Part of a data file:
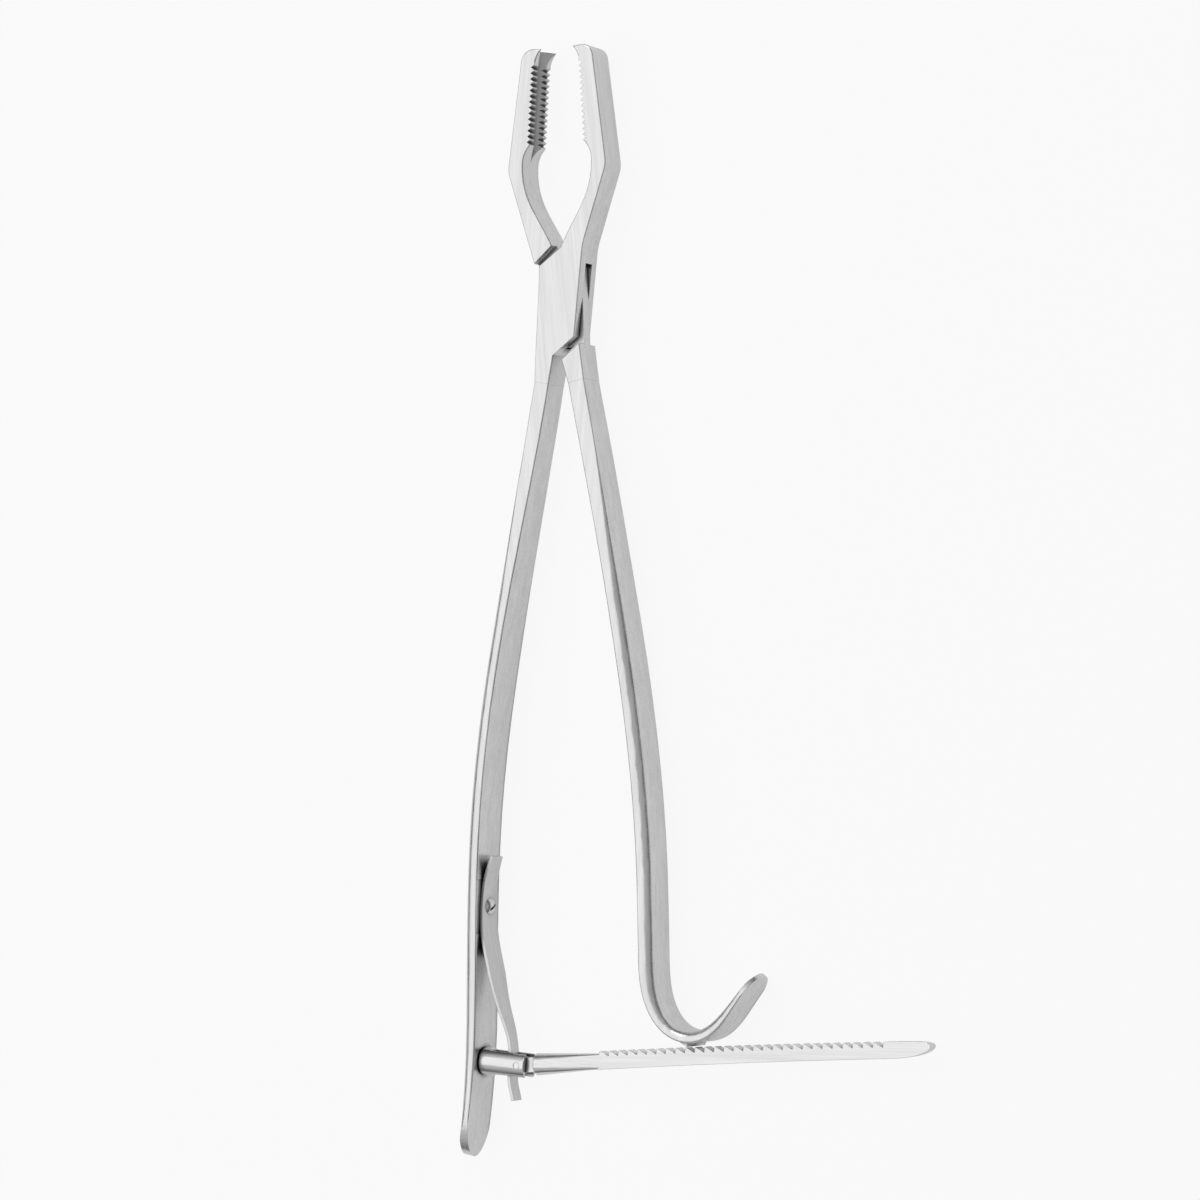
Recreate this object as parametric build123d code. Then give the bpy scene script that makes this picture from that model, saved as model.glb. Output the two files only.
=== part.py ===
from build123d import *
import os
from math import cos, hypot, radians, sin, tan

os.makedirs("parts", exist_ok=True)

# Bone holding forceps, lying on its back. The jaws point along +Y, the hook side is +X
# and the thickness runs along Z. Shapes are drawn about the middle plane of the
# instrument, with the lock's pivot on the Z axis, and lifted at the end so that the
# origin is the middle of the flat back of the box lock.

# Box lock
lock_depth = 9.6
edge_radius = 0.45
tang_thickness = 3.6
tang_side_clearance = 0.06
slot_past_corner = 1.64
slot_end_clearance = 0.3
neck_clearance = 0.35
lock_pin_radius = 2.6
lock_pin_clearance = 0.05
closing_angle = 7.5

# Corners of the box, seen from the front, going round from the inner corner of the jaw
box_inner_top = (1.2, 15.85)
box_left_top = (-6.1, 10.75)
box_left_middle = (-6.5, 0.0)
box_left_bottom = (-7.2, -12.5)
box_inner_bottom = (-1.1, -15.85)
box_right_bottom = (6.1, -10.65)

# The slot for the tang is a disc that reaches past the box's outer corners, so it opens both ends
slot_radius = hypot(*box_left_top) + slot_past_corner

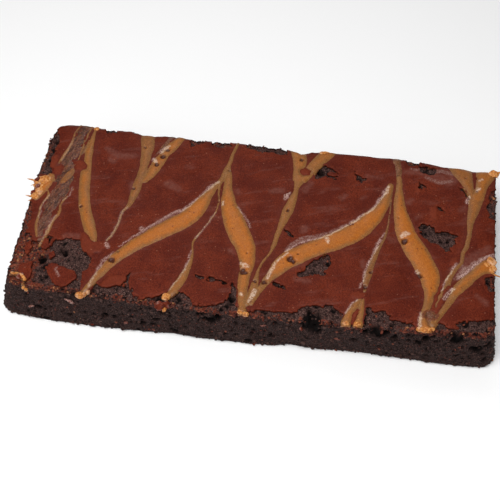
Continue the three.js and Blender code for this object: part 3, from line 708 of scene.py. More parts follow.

◆ To do
Check each line of the records above for the string "from", and report every line that has it.

◆ Solution for this exercise
Recreate this object as parametric build123d code. Then give the bpy scene script that makes this picture from that model, saved as model.glb. Output the two files only.
from build123d import *
from math import cos, hypot, radians, sin, tan
# Corners of the box, seen from the front, going round from the inner corner of the jaw
Continue the three.js and Blender code for this object: part 3, from line 708 of scene.py. More parts follow.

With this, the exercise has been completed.